Did Alexander & Angelica Have an Affair? Part 3 of 6

This series of posts is available as a video playlist at https://youtube.com/playlist?list=PL9eyRnt5W114bs8_CJNvlcLfIB4NW_YTB.

For the background on this post, including the distinction between certain, probable, and possible, see the first post in this series. Working through evidence that the affair was possible, we looked last week at two letters to Kitty Livingston from 1777 (one of them the “goddess letter”) that have been interpreted as showing that Alexander Hamilton was promiscuous.

This week: an anecdote that has also been used to suggest that Hamilton was promiscuous.

The tomcat story

The “tom-cat story” appears in the journal of Captain Smythe, a British officer, on January 1, 1780. He wrote it in New York City, which the British had been occupying since 1776. Smythe’s journal entry reads, in part:

Mrs.

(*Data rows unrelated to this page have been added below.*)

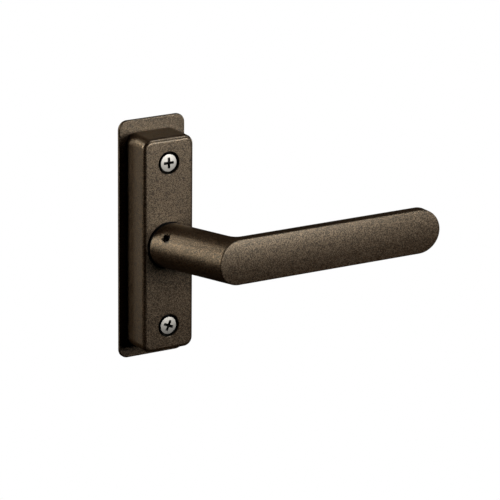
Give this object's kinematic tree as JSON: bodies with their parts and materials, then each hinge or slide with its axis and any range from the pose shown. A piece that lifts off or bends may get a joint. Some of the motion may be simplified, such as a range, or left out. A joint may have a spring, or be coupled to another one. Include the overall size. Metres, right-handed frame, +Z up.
{
  "type": "door lever handle",
  "caption": "Lever handle trim for a narrow door stile: a leaning flat lever on a slim drafted escutcheon with a back plate and a sprung square spindle.",
  "frame": {"origin": "on the spindle's axis, in the plane of the door's face, which is the plate's back face", "axes": "+Z up, +X along the lever towards its tip, +Y into the door, so the user stands on the -Y side"},
  "size_m": [0.1481, 0.0831, 0.1208],
  "materials": {
    "bronze_coat": "dark bronze satin coat with a fine speckle",
    "black_acetal": "black moulded acetal",
    "natural_acetal": "natural acetal",
    "black_steel": "black oxide",
    "plated_steel": "zinc plated",
    "sintered_steel": "sintered, oiled",
    "spring_steel": "spring steel",
    "bright_screw": "bright stainless, satin"
  },
  "bodies": {
    "trim": {"back_plate": "bronze_coat", "escutcheon": "bronze_coat", "front_bush": "black_acetal", "rear_bush": "natural_acetal", "return_spring": "spring_steel", "thrust_washer": "natural_acetal", "wave_washer": "spring_steel", "anchor_pin": "plated_steel", "rest_stop_pin": "plated_steel", "travel_stop_pin": "plated_steel", "mounting_screw_upper": "bright_screw", "mounting_screw_lower": "bright_screw", "plate_screw_1": "plated_steel", "plate_screw_2": "plated_steel", "plate_screw_3": "plated_steel", "plate_screw_4": "plated_steel"},
    "lever_assembly": {"lever": "bronze_coat", "set_screw": "black_steel", "spindle": "plated_steel", "spring_hub": "sintered_steel", "hub_pin": "plated_steel"}
  },
  "joints": [
    {"name": "lever_turn", "type": "hinge", "parent": "trim", "child": "lever_assembly", "pos_m": [0, 0, 0], "axis": [0, 1, 0], "range_deg": [0, 45], "stiffness_Nm_per_rad": 0.9, "springref_deg": -40.11, "deforming": ["return_spring"]}
  ]
}
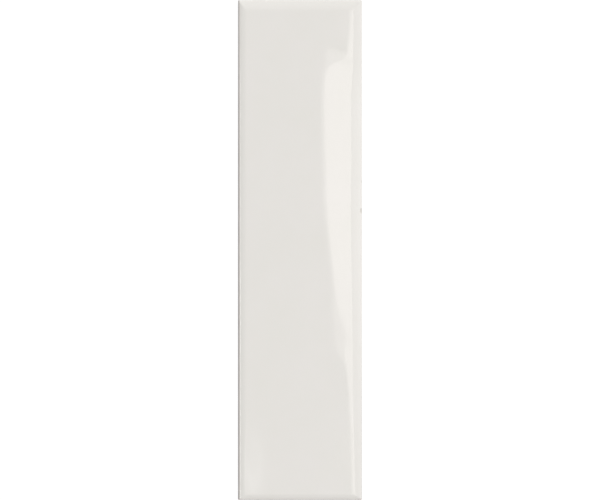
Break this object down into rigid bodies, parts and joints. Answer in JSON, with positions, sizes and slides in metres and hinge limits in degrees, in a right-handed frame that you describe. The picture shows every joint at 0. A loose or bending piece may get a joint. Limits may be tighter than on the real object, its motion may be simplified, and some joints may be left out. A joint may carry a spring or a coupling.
{
  "type": "wall tile",
  "caption": "Oblong glazed ceramic wall tile with a gently waved face, rolled edges, upright sides and a pressed waffle back.",
  "frame": {"origin": "middle of the back, on the flat plane that the ribs and border of the back share", "axes": "+Z out of the back towards the glazed face, +Y along the tile towards the head end, +X across it"},
  "size_m": [0.0744, 0.3, 0.0085],
  "materials": {
    "glazed_clay": "gloss"
  },
  "bodies": {
    "root": {"tile": "glazed_clay"}
  },
  "joints": []
}
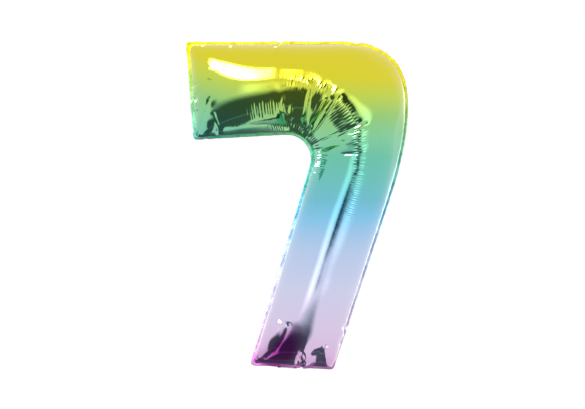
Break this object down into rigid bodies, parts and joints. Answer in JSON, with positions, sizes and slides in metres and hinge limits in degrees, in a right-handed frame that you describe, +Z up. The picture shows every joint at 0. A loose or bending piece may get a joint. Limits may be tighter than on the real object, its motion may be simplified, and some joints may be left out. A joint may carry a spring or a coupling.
{
  "type": "foil number balloon",
  "caption": "Inflated foil balloon in the shape of the digit seven: front and back films welded at a flat flange, with a folded filling tail and a self-sealing valve.",
  "frame": {"origin": "middle of the tail's root, on the lower edge of the foot seam, in the plane of the seam", "axes": "+Z up the digit, +X to the right seen from the front, -Y the way the front faces"},
  "size_m": [0.585, 0.252, 0.8547],
  "materials": {
    "film": "metallised film printed with a pastel rainbow that runs from yellow through green and blue to lilac",
    "seam": "heat-welded polyethylene",
    "valve_film": "clear to milky polyethylene film",
    "release_ink": "heat-proof print"
  },
  "bodies": {
    "balloon": {"front_panel": "film", "back_panel": "film", "seam_weld": "seam", "valve_throat_front": "valve_film", "valve_throat_back": "valve_film", "release_ink": "release_ink", "tail_crease": "film"},
    "tail": {"tail_front_ply": "film", "tail_back_ply": "film", "tail_side_welds": "seam", "valve_mouth_front": "valve_film", "valve_mouth_back": "valve_film"},
    "valve_sleeve": {"sleeve_front_ply": "valve_film", "sleeve_back_ply": "valve_film", "sleeve_edge_welds": "valve_film"}
  },
  "joints": [
    {"name": "tail_fold", "type": "hinge", "parent": "balloon", "child": "tail", "pos_m": [0, 0.002, 0], "axis": [-0.9984, 0, 0.0558], "range_deg": [0, 120], "deforming": ["tail_crease"]},
    {"name": "valve_swing", "type": "hinge", "parent": "balloon", "child": "valve_sleeve", "pos_m": [0.00039, 0, 0.00699], "axis": [0.9984, 0, -0.0558], "range_deg": [-25, 25]}
  ]
}
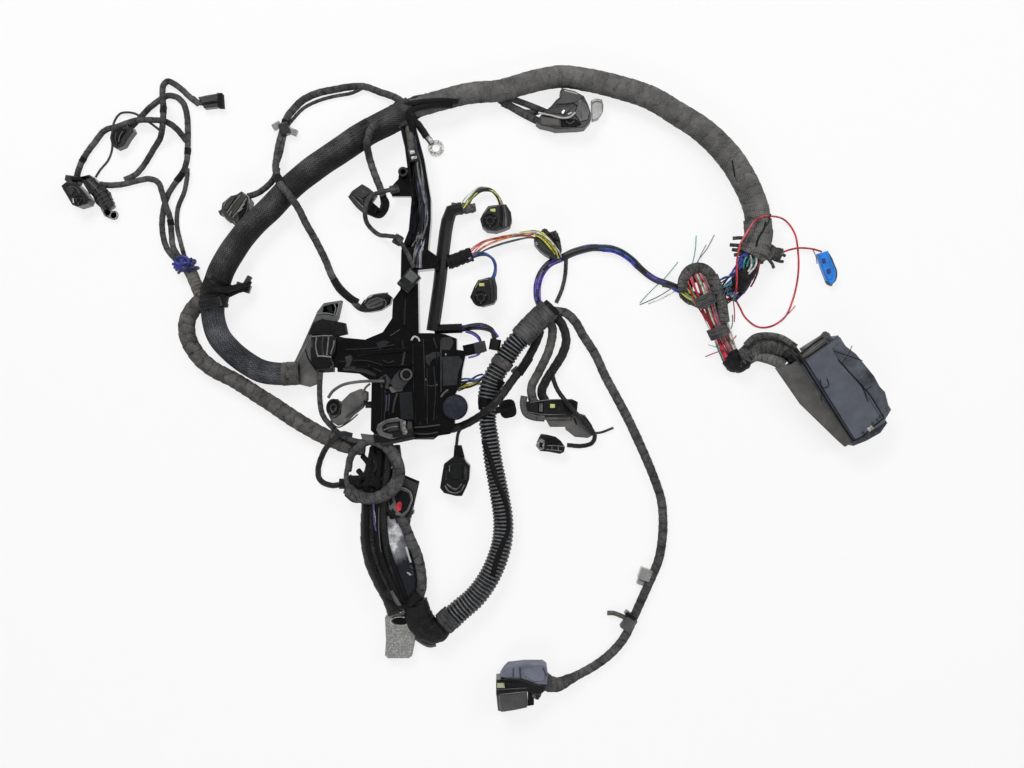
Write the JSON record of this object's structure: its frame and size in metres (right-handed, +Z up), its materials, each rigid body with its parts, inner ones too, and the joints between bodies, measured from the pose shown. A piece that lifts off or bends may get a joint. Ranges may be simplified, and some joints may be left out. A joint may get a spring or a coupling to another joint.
{
  "type": "engine wiring harness",
  "caption": "Engine wiring harness laid flat: braided trunk, moulded duct, ridged conduit, taped branches and plugs at the ends of its leads.",
  "frame": {"origin": "middle of the floor print of the harness as it lies, on the floor", "axes": "+X to the right along the widest spread, towards the control unit plug; +Y towards the top of the main trunk's arc; +Z up from the floor"},
  "size_m": [0.8968, 0.7032, 0.0386],
  "materials": {
    "gloss_duct": "moulded, glossy near-black",
    "black_plug": "moulded black plastic",
    "grey_bracket": "moulded grey plastic",
    "braid": "woven braided sleeve",
    "cloth_tape": "wound cloth tape, warm grey",
    "dark_tape": "wound cloth tape, near black",
    "cord_tape": "thin wound tape over wires",
    "conduit": "ridged plastic conduit",
    "ecu_plastic": "blue-grey moulded plastic",
    "blue_plastic": "blue moulded plastic",
    "red_wire": "red wire insulation",
    "violet_wire": "violet and blue wire insulation",
    "aluminium": "rough cast, speckled",
    "tinned": "tinned",
    "navy_tie": "nylon"
  },
  "bodies": {
    "root": {"main_duct": "gloss_duct", "coil_rail_duct": "gloss_duct", "sleeve_bracket": "grey_bracket", "aluminium_bracket": "aluminium", "ring_terminal": "tinned", "ecu_plug_housing": "ecu_plastic", "sensor_plug_far_left": "black_plug", "left_round_plug": "black_plug", "left_block_plug": "black_plug", "left_boss_plug": "black_plug", "ribbed_plug": "black_plug", "upper_sensor_plug": "black_plug", "oval_plug": "black_plug", "bracket_plug": "black_plug", "duct_side_plug": "black_plug", "film_side_plug": "black_plug", "loop_plug": "black_plug", "injector_plug": "black_plug", "two_row_plug": "black_plug", "silver_mouth_plug": "black_plug", "cable_end_plug": "black_plug", "branch_plug": "black_plug", "blue_plug": "blue_plastic", "coil_plug_upper": "black_plug", "coil_plug_middle": "black_plug", "coil_plug_branch": "black_plug", "flat_oval_plug": "black_plug", "trunk_sleeve_upper": "braid", "trunk_sleeve_lower": "braid", "trunk_tape_wrap": "cloth_tape", "left_loom": "cloth_tape", "lower_loom": "dark_tape", "sleeve_tie_band": "dark_tape", "conduit_upper": "conduit", "conduit_lower": "conduit", "elbow_wrap": "dark_tape", "trunk_end_boot": "cloth_tape", "wire_fan": "dark_tape", "bundle_knot_wrap": "cloth_tape", "exposed_wire_bundle": "red_wire", "ecu_lead_wrap": "dark_tape", "right_cable": "cord_tape", "blue_tie": "navy_tie", "sensor_lead_upper_left": "cord_tape", "upper_sensor_lead": "cord_tape", "thin_branch_lead": "cord_tape", "ring_terminal_lead": "cord_tape", "left_cord_outer": "cord_tape", "left_cord_middle": "cord_tape", "duct_side_leads": "cord_tape", "film_side_lead": "dark_tape", "side_loom": "dark_tape", "flat_strap_lead": "cloth_tape", "strap_lead_black": "dark_tape", "violet_bundle": "violet_wire", "branch_plug_lead": "cord_tape", "coil_lead_upper": "violet_wire", "coil_leads": "violet_wire", "red_wire_loop": "red_wire", "blue_plug_wire": "red_wire"}
  },
  "joints": []
}
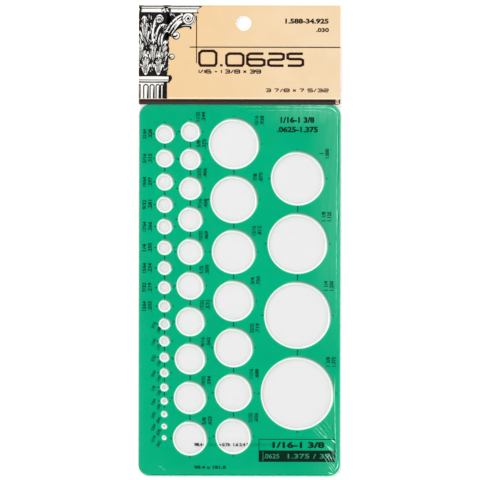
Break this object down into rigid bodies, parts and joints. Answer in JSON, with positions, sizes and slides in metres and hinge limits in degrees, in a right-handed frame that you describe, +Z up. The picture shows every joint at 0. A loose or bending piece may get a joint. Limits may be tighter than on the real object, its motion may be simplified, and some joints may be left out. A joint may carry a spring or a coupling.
{
  "type": "circle template",
  "caption": "Flat green drafting template with graded circular holes, in a snug clear film sleeve closed by a folded header card with a hang hole.",
  "frame": {"origin": "on the surface the pack lies on, under the middle of its length and width", "axes": "+Y along the pack towards the card's fold, +Z up out of the printed face, +X to the right of the face"},
  "size_m": [0.0992, 0.231, 0.002],
  "materials": {
    "green_plastic": "translucent green sheet, satin",
    "clear_film": "clear glossy film",
    "melted_film": "melted, slightly cloudy",
    "printed_card": "coated, printed cream",
    "plain_card": "uncoated card",
    "glue": "dried hot-melt glue"
  },
  "bodies": {
    "sleeve": {"bag_back_film": "clear_film", "bag_front_film": "clear_film", "bag_left_weld": "melted_film", "bag_right_weld": "melted_film", "bag_top_weld": "melted_film", "bag_bottom_fold": "clear_film", "header_back_panel": "plain_card", "header_crease": "printed_card", "back_glue_strip": "glue"},
    "header_flap": {"header_front_panel": "printed_card", "front_glue_strip": "glue"},
    "template": {"template_sheet": "green_plastic"}
  },
  "joints": [
    {"name": "header_flap_hinge", "type": "hinge", "parent": "sleeve", "child": "header_flap", "pos_m": [0, 0.11443, 0.00202], "axis": [-1, 0, 0], "range_deg": [0, 170]},
    {"name": "template_slide", "type": "slide", "parent": "sleeve", "child": "template", "axis": [0, 1, 0], "range_m": [0, 0.0058]}
  ]
}
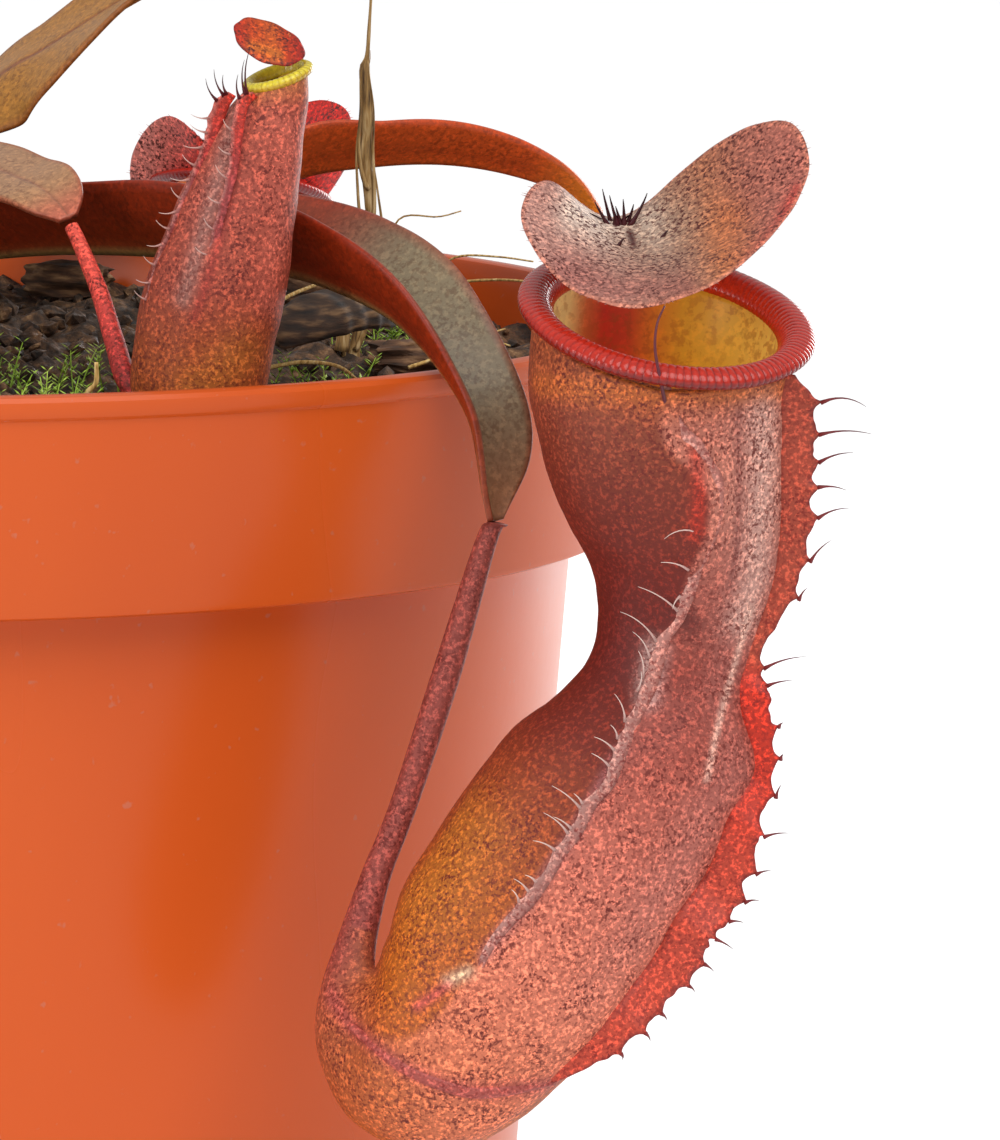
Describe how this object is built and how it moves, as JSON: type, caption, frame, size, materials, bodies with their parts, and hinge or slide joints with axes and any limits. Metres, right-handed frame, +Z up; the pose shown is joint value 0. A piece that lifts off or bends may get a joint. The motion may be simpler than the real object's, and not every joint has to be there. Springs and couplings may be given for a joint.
{
  "type": "potted pitcher plant",
  "caption": "Tropical pitcher plant in a terracotta-coloured plastic nursery pot, with strap leaves and red flecked pitchers that hang over the rim.",
  "frame": {"origin": "centre of the pot's flat base, where it stands", "axes": "+Z up along the pot's axis, -Y towards the viewer's side, +X to the viewer's right"},
  "size_m": [0.2317, 0.2226, 0.2012],
  "materials": {
    "pot_plastic": "satin orange-brown",
    "soil": "moist and rough",
    "stem": "matt",
    "leaf": "satin",
    "cup": "flecked, satin",
    "ring": "glossy",
    "lid": "flecked, satin",
    "small_ring": "glossy",
    "dead_plant": "matt"
  },
  "bodies": {
    "root": {"pot": "pot_plastic", "soil": "soil", "stem": "stem", "leaf_front_strap": "leaf", "leaf_right_back": "leaf", "leaf_tall_right": "leaf", "leaf_front_short": "leaf", "leaf_back": "leaf", "leaf_back_left": "leaf", "leaf_left": "leaf", "leaf_left_strap": "leaf", "leaf_front_left": "leaf", "large_pitcher_cup": "cup", "large_pitcher_ring": "ring", "large_pitcher_lid": "lid", "back_pitcher_cup": "cup", "back_pitcher_ring": "ring", "back_pitcher_lid": "lid", "left_pitcher_cup": "cup", "left_pitcher_ring": "ring", "left_pitcher_lid": "lid", "small_pitcher_cup": "cup", "small_pitcher_ring": "small_ring", "small_pitcher_lid": "lid", "dry_stick": "dead_plant", "bud_with_tendril": "cup", "bark_chip_1": "dead_plant", "bark_chip_2": "dead_plant", "bark_chip_3": "dead_plant", "bark_chip_4": "dead_plant", "bark_chip_5": "dead_plant", "bark_chip_6": "dead_plant", "curled_dead_leaf": "dead_plant"}
  },
  "joints": []
}
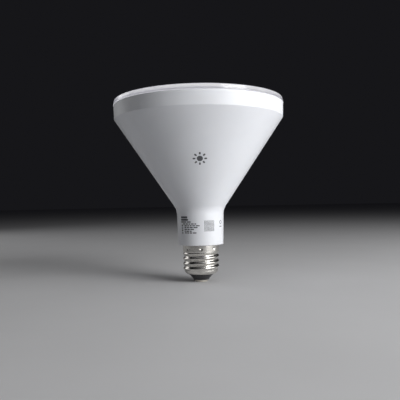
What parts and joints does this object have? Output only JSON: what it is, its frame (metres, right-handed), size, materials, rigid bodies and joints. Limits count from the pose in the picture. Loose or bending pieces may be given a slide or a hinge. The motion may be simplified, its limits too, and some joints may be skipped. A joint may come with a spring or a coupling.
{
  "type": "smart light bulb",
  "caption": "Smart reflector lamp with a white cone-shaped housing, a flat opal lens, an Edison screw cap, and a driver, a radio board and white and colour emitters inside.",
  "frame": {"origin": "centre of the centre contact's flat tip, the lowest point of the lamp", "axes": "+Z along the lamp's axis from the screw cap to the lens; -Y is the side that carries the prints; X is across"},
  "size_m": [0.123, 0.123, 0.1318],
  "materials": {
    "contact_metal": "tinned brass, satin",
    "black_insulator": "moulded, satin",
    "shell_metal": "nickel-plated, satin",
    "white_housing": "white satin outside, fine moulded texture",
    "cast_aluminium": "die-cast",
    "sheet_aluminium": "pressed sheet",
    "screw_steel": "zinc-plated",
    "thermal_pad": "soft, matte",
    "white_board": "aluminium core under white solder mask",
    "warm_emitter": "phosphor, warm",
    "cool_emitter": "phosphor, cool",
    "red_emitter": "clear dome over a red die",
    "green_emitter": "clear dome over a green die",
    "blue_emitter": "clear dome over a blue die",
    "black_connector": "moulded",
    "white_reflector": "white, highly reflective",
    "glue": "cured silicone",
    "opal_lens": "opal, translucent",
    "white_case": "moulded, flame-proof",
    "green_board": "glass-fibre board, green solder mask",
    "green_resistor": "flame-proof lacquer",
    "blue_varistor": "dipped epoxy",
    "ferrite": "sintered",
    "copper_wire": "enamelled copper",
    "yellow_capacitor": "moulded box",
    "chip_black": "moulded epoxy",
    "capacitor_sleeve": "shrink sleeve over an aluminium can",
    "bobbin_plastic": "moulded",
    "winding_tape": "polyester tape over the winding",
    "moulded_inductor": "pressed iron powder",
    "chip_ceramic": "with tinned ends",
    "solder": "bright",
    "gold_pin": "gold-plated",
    "radio_board": "glass-fibre board, blue solder mask",
    "shield_steel": "tinned",
    "antenna_copper": "gold-plated copper trace",
    "red_wire": "PVC sleeve",
    "black_wire": "PVC sleeve",
    "grey_ink": "pad-printed ink"
  },
  "bodies": {
    "root": {"centre_contact": "contact_metal", "cap_insulator": "black_insulator", "screw_shell": "shell_metal", "housing": "white_housing", "heat_sink": "cast_aluminium", "heat_spreader": "sheet_aluminium", "spreader_screws": "screw_steel", "thermal_pad": "thermal_pad", "led_board": "white_board", "led_board_screws": "screw_steel", "warm_white_leds": "warm_emitter", "cool_white_leds": "cool_emitter", "red_leds": "red_emitter", "green_leds": "green_emitter", "blue_leds": "blue_emitter", "led_socket": "black_connector", "reflector": "white_reflector", "lens_glue_bead": "glue", "diffuser_lens": "opal_lens", "driver_case": "white_case", "driver_case_lid": "white_case", "driver_board": "green_board", "fuse_resistor": "green_resistor", "varistor": "blue_varistor", "inductor_core": "ferrite", "inductor_coil": "copper_wire", "film_capacitor": "yellow_capacitor", "bridge_rectifier": "chip_black", "bulk_capacitors": "capacitor_sleeve", "transformer_core": "ferrite", "transformer_bobbin": "bobbin_plastic", "transformer_winding": "winding_tape", "output_capacitors": "capacitor_sleeve", "channel_inductors": "moulded_inductor", "driver_chips": "chip_black", "chip_passives": "chip_ceramic", "solder_joints": "solder", "led_header": "black_connector", "led_header_pins": "gold_pin", "radio_header": "black_connector", "radio_header_pins": "gold_pin", "radio_board": "radio_board", "radio_chips": "chip_black", "radio_shield": "shield_steel", "antenna": "antenna_copper", "live_wire": "red_wire", "neutral_wire": "black_wire"}
  },
  "joints": []
}
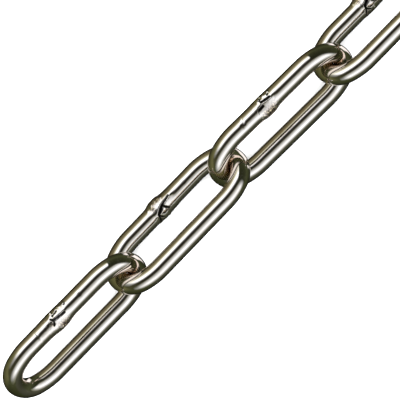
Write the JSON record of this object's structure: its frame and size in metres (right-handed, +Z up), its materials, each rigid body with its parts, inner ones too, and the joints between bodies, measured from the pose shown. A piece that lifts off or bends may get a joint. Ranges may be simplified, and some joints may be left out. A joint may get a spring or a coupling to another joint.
{
  "type": "long-link steel chain",
  "caption": "Straight length of welded long-link steel chain, bright plated, its links free to swing where they cross, for tying, hanging and barriers.",
  "frame": {"origin": "on the floor, under the middle of the run's bounding box", "axes": "+X along the chain from link_1 to link_7, +Y towards the welded legs, +Z up"},
  "size_m": [0.3038, 0.0182, 0.0182],
  "materials": {
    "plated_steel": "bright electroplated steel wire, a little warm, with dull wrinkled welds"
  },
  "bodies": {
    "link_1": {"link_1": "plated_steel"},
    "link_2": {"link_2": "plated_steel"},
    "link_3": {"link_3": "plated_steel"},
    "link_4": {"link_4": "plated_steel"},
    "link_5": {"link_5": "plated_steel"},
    "link_6": {"link_6": "plated_steel"},
    "link_7": {"link_7": "plated_steel"}
  },
  "joints": [
    {"name": "swing_1_2", "type": "hinge", "parent": "link_1", "child": "link_2", "pos_m": [-0.10118, -0.00028, 0.00886], "axis": [-0.0031, 0.6428, 0.766], "range_deg": [-140, 140]},
    {"name": "swing_2_3", "type": "hinge", "parent": "link_2", "child": "link_3", "pos_m": [-0.05949, 0.00024, 0.00839], "axis": [-0.009, 0.7547, -0.6561], "range_deg": [-140, 140]},
    {"name": "swing_3_4", "type": "hinge", "parent": "link_3", "child": "link_4", "pos_m": [-0.01779, -0.00055, 0.00853], "axis": [-0.0116, -0.6895, -0.7242], "range_deg": [-140, 140]},
    {"name": "swing_4_5", "type": "hinge", "parent": "link_4", "child": "link_5", "pos_m": [0.02391, -0.00039, 0.00856], "axis": [0.0018, -0.7349, 0.6782], "range_deg": [-140, 140]},
    {"name": "swing_5_6", "type": "hinge", "parent": "link_5", "child": "link_6", "pos_m": [0.06561, 0.00003, 0.00859], "axis": [-0.0065, 0.682, 0.7314], "range_deg": [-140, 140]},
    {"name": "swing_6_7", "type": "hinge", "parent": "link_6", "child": "link_7", "pos_m": [0.10731, -0.00032, 0.00854], "axis": [0.0053, 0.7373, -0.6756], "range_deg": [-140, 140]}
  ]
}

Washington has a mottled tom-cat, (which she calls, in a complimentary way, ‘Hamilton,’) with thirteen yellow rings around his tail, and his flaunting it suggested to the Congress the adoption of the same number of stripes for the rebel flag.[1]

Michael Newton did a brilliant job debunking the “tomcat story” back in 2018.[2] He makes two main points, which I’m summarizing below.

First: the quote comes from a journal entry that’s full of completely fictitious comments on how much Americans love the number thirteen. For example:

Mr. Washington has thirteen toes on his feet (the extra ones having grown since the Declaration of Independence). …

[A] well-organized rebel household has thirteen children, all of whom expect to be generals and members of the High and Mighty Congress of the “thirteen United States” when they attain thirteen years …[3]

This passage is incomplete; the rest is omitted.